In a week enlivened by news of "super-injunctions", and Andrew Marr's former dalliance, it was hard to ignore one or two of the historical parallels. You are a public figure of the late 1850s, let us say, anxious to keep details of your extra-marital doings out of the newspapers. How do you go about it? The answer is that, by and large, editors will do the work for you, and should any injurious gossip look as if it were about to leak out, well-situated friends will queue up to fight proxy battles on your behalf.
This, at any rate, is what happened in the celebrated "Garrick Club Affair" of 1858, when Dickens, enraged by his arch-rival Thackeray's (inadvertent) blowing of the gaff on his relationship with Ellen Ternan, embarked on a war of attrition that only ended a few months before Thackeray's death in 1863. The thought that a public which admired a series of novels built on the sanctity of marriage might be entitled to hear about their author's dishonouring of his marital vows seems not to have occurred to Dickens, just as it never seems to occur to the modern celebrity who engages Mishcon de Reya "for the sake of the children" that publicity is a two-edged sword.
The odd thing about this reluctance of well-known people to call a spade anything other than a large blunt instrument for shovelling dirt is that it exists at almost every level of intellectual debate. Browsing through Anthony Powell's journals the other day, I came upon a dilemma that exercised several of Powell's friends in the mid-1980s. Should they release the "deliberately spiteful" letters written by Ian Fleming's wife, Ann, to the man compiling a volume of her correspondence? But surely, if Mrs Fleming wrote spiteful letters then, to be truly representative of her no doubt complex personality, a collection ought to contain some of them? But there are probably still Elvis fans who refuse to believe that the great man took drugs, gorged on junk food, and died on the toilet.
There was an affecting story on the front of last Wednesday's Daily Telegraph about the BBC's difficulties in recruiting the high-calibre personnel it needs to steer the corporation through the choppy waters of government cuts and satellite competition. According to the Director-General, Mark Thompson, some posts at the £400,000 per annum level are unfilled and "remuneration is an issue".

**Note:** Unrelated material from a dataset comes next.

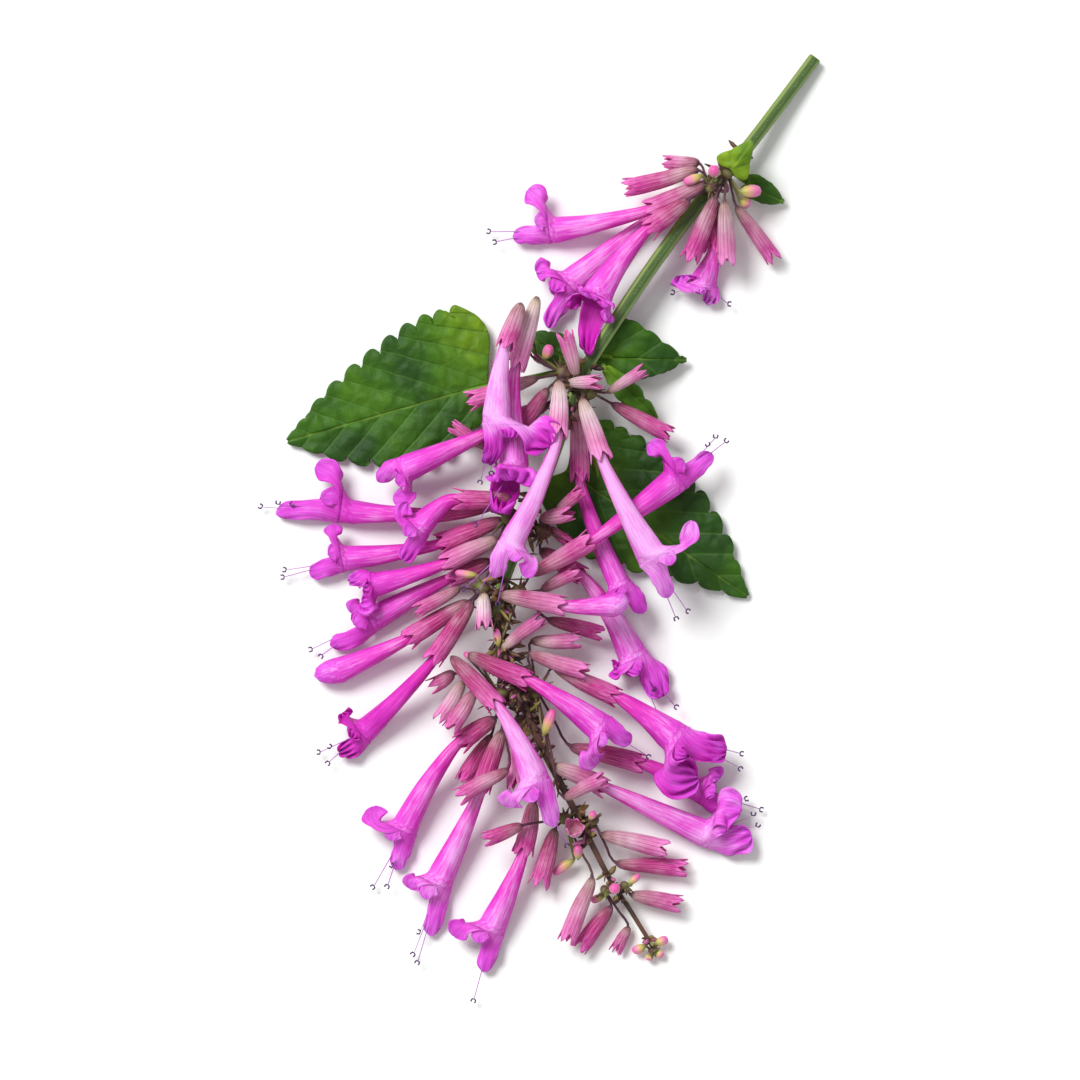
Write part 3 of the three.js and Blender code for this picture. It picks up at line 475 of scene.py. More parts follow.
# Blooms: corollas, thin soft tubes that widen to a mouth with four lobes. A straight strap, the
# tongue, goes on along the tube, a curved lower lip stands opposite, and a small rounded lobe
# stands forward on each side. Magenta, with a painted highlight along the top where the petal
# faces up, and painted shade on the petals' inner face.
BLOOMS = {
    # Places: foot and mouth of the calyx (via points its stalk passes), throat of the tube, ends
    # of tongue and lip or closed tip, and ends of the stamens. Half widths in millimetres: half
    # for the tube, wide for the lip, tongue_wide for the tongue's root and end. front: the lip
    # stands up out of the mouth. tint and lobe_tint: paler over 0, deeper under. pale: the calyx.
    "a1": dict(
        foot=(706, 185, 6.2), mouth=(645, 212, 5), throat=(558, 230, 1.6), half=1.6,
        tongue=(513, 238, 1.5), lip=(528, 190, 2.6), wide=1.6, stamens=[(490, 232), (496, 242)],
        pale=0.3),
    "a2": dict(
        foot=(692, 190, 2.6), mouth=(648, 221, 2), throat=(575, 279, 1.6), half=1.8,
        tongue=(548, 328, 1.2), lip=(536, 272, 2.4), wide=1.6, ruffle=1.6),
    "a3": dict(
        foot=(690, 200, 6.6), mouth=(645, 232, 5.8), throat=(600, 290, 5.9), half=1.9,
        tongue=(589, 356, 6.9), tongue_wide=(1.9, 0.9), lip=(594, 300, 8.6), wide=2.9, front=True,
        ruffle=2.2, tint=-0.2),
    "a6": dict(
        foot=(716, 200, 4), mouth=(713, 254, 3), throat=(704, 280, 1.6), half=1.6,
        tongue=(705, 302, 1.2), lip=(684, 276, 2.8), wide=1.8, stamens=[(674, 293), (728, 304)],
        ruffle=2.2),
    "b1": dict(
        foot=(522, 304, 10.4), via=[(532, 357, 6.6), (519, 326, 8)], mouth=(504, 352, 10.8),
        throat=(497, 415, 10.6), half=1.8, tongue=(488, 464, 9.6), lip=(550, 446, 11.8), wide=2.7,
        stamens=[(491, 472), (481, 481)], ruffle=2.6, tint=1.1, lobe_tint=-0.6, pale=0.45),
    "b2": dict(
        foot=(538, 297, 8.4), via=[(537, 357, 6), (534, 322, 7)], mouth=(515, 372, 8),
        throat=(514, 462, 8), half=1.8, tongue=(500, 512, 9.8), tongue_wide=(2.3, 1.5),
        lip=(514, 480, 9.8), wide=2.8, front=True, stamens=[(477, 524)], ruffle=2.6,
        lobe_tint=-0.4, pale=0.9),
    "b5": dict(
        foot=(561, 381, 10.4), mouth=(557, 440, 11.4), throat=(514, 538, 10), half=1.5,
        tongue=(494, 578, 9.2), lip=(524, 576, 10.6), wide=1.2,
        stamens=[(465, 588), (479, 590), (498, 602)], tint=0.9, pale=0.85),
    "b10": dict(
        foot=(582, 398, 9.2), mouth=(603, 463, 9.8), throat=(648, 550, 9), half=1.8,
        tongue=(666, 598, 8.4), lip=(692, 521, 10), wide=1.2,
        stamens=[(675, 617), (660, 590), (686, 610)], tint=1.1, pale=0.8),
    "b11": dict(
        foot=(578, 406, 6.2), mouth=(580, 483, 5), throat=(617, 580, 4.2), half=1.4,
        tongue=(645, 612, 4), lip=(606, 604, 4.4), wide=1.1, tint=-0.1, pale=0.3),
    "c1": dict(
        foot=(550, 402, 4.6), mouth=(487, 433, 5.2), throat=(408, 468, 4.6), half=1.7,
        tongue=(378, 482, 3.8), lip=(393, 497, 3.8), wide=1.4, tint=-0.1),
    "m1": dict(
        foot=(512, 500, 7.2), mouth=(452, 500, 6.8), throat=(424, 522, 6.2), half=1.5,
        tongue=(403, 560, 4.6), lip=(408, 503, 7.4), wide=1.3, ruffle=1.6, tint=-0.3),
    "m2": dict(
        foot=(500, 505, 3.9), mouth=(428, 514, 3.2), throat=(354, 512, 1.6), half=1.5,
        tongue=(276, 514, 1.2), lip=(316, 466, 2.6), wide=1.6,
        stamens=[(262, 507), (278, 504), (291, 505)], tint=-0.35),
    "m3": dict(
        foot=(504, 519, 4.9), mouth=(436, 545, 3.6), throat=(350, 558, 1.8), half=1.5,
        tongue=(310, 575, 1.3), lip=(334, 524, 2.8), wide=1.2, stamens=[(284, 577), (286, 570)],
        tint=-0.35),
    "m4": dict(
        foot=(499, 537, 5.6), mouth=(441, 565, 5), throat=(378, 584, 4), half=1.5,
        tongue=(350, 582, 3.4), lip=(362, 602, 4.6), wide=1.6, ruffle=2.2, tint=-0.5, pale=0.5),
    "c5": dict(
        foot=(492, 562, 3.6), mouth=(446, 580, 2.9), throat=(378, 616, 1.6), half=1.6,
        tongue=(330, 645, 1.3), lip=(352, 613, 2.6), wide=1.4, stamens=[(312, 649), (322, 655)],
        tint=-0.4),
    "c6": dict(
        foot=(470, 600, 4.6), mouth=(405, 640, 3.2), throat=(340, 670, 1.6), half=1.65,
        tip=(314, 676, 1.5), tint=-0.3),
    "c7": dict(
        foot=(474, 600, 7), mouth=(431, 663, 5.2), throat=(368, 728, 1.6), half=1.5,
        tongue=(339, 752, 1.3), lip=(343, 713, 2.8), wide=1.2,
        stamens=[(320, 752), (329, 762), (331, 747)], ruffle=2.4, tint=-1.3, lobe_tint=-1.2),
    "c8": dict(
        foot=(530, 576, 7.4), mouth=(594, 539, 7.5), throat=(670, 484, 5.2), half=1.7,
        tongue=(713, 455, 4.4), lip=(648, 444, 6.4), wide=1.3,
        stamens=[(725, 442), (715, 438), (708, 446)], tint=-0.3, pale=0.35),
    "c12": dict(
        foot=(500, 594, 8.8), mouth=(568, 606, 8.9), throat=(612, 605, 8.5), half=1.5,
        tip=(629, 600, 8.2), pale=0.45),
    "c14": dict(
        foot=(540, 548, 4), mouth=(584, 578, 3.6), throat=(630, 650, 1.6), half=1.8,
        tongue=(661, 697, 1.8), tongue_wide=(2, 1.6), lip=(614, 669, 2.6), wide=1.3,
        stamens=[(659, 717), (675, 706), (655, 690)], ruffle=2.2, tint=0.3, lobe_tint=-0.3),
    "d1": dict(
        foot=(452, 656, 9), mouth=(500, 708, 10.4), throat=(533, 772, 9.6), half=1.7,
        tongue=(555, 826, 8.4), lip=(508, 806, 9.6), wide=1.7, stamens=[(566, 843)], tint=0.6,
        pale=0.15),
    "d2": dict(
        foot=(468, 655, 7.2), mouth=(532, 681, 8.2), throat=(596, 724, 7.8), half=1.8,
        tongue=(631, 742, 7.2), lip=(597, 764, 7.2), wide=1.8, stamens=[(647, 755)], tint=-0.1),
    "d4": dict(
        foot=(552, 668, 5), mouth=(620, 698, 4.9), throat=(670, 734, 4.6), half=2,
        tongue=(726, 751, 4.4), tongue_wide=(1.9, 1.6), lip=(697, 777, 4.2), wide=2.7,
        stamens=[(740, 753), (739, 767)], ruffle=2.8, tint=-0.3, lobe_tint=-0.6, pale=0.3),
    "d5": dict(
        foot=(568, 744, 3.4), mouth=(645, 764, 2.6), throat=(695, 788, 1.6), half=1.5,
        tongue=(736, 802, 1.1), tongue_wide=(1.5, 1), lip=(718, 779, 2.6), wide=1.5,
        stamens=[(760, 809), (745, 799)], ruffle=1.8, tint=-0.5),
    "d6": dict(
        foot=(552, 762, 5.6), mouth=(608, 788, 4.6), throat=(702, 832, 1.7), half=1.8,
        tongue=(751, 836, 2.2), tongue_wide=(2.1, 1.7), lip=(740, 812, 3.6), wide=2.7,
        stamens=[(753, 815), (757, 826)], ruffle=1.8, tint=0.35, pale=0.45),
    "d7": dict(
        foot=(496, 716, 5.2), mouth=(457, 744, 4.4), throat=(407, 822, 1.6), half=1.7,
        tongue=(398, 870, 1.2), lip=(374, 806, 2.6), wide=1.7,
        stamens=[(374, 886), (393, 866), (388, 885)], tint=-0.3),
    "d8": dict(
        foot=(502, 728, 5), mouth=(480, 792, 4), throat=(442, 874, 1.6), half=1.7,
        tongue=(431, 936, 1.2), lip=(409, 888, 2.4), wide=1.4,
        stamens=[(414, 953), (418, 961), (420, 932)], tint=0.2),
    "d9": dict(
        foot=(536, 800, 4.8), mouth=(522, 856, 3.8), throat=(494, 922, 1.7), half=1.7,
        tongue=(485, 972, 1.3), lip=(454, 936, 2.6), wide=1.6, stamens=[(474, 999)], pale=0.2),
}
TUBE_ROWS, LIMB_ROWS, TUBE_SIDES = 22, 6, 40
ROOT_DEPTH = 1.5  # of the tube's root inside the calyx
TUBE_ROOT = 0.6 * MM  # radius
TUBE_FLARE = 1.1
CREASE = 0.035  # depth of the tube's four folds, as a share of its radius
PETAL_THICKNESS = 0.12 * MM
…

My first thought was: how much money do you need to lead the luxurious life style which senior media figures seem to regard as a birthright? My second thought was that it is a pity that the corporation's freehandedness with executive salaries couldn't be extended to some of its output. A morning's filming for BBC4 might bring in £200 – not too bad on paper, but ignoring travel time and the substantial amount of research that is likely to be involved. As for radio, one sometimes ends up emailing the producer for whom one has laboured with the plaintive enquiry: "Will I get paid for this?". As a general rule, the parts of the BBC that make the best programmes are those with the least money. At least the ones that make the worst programmes look as if they are suffering the biggest cuts.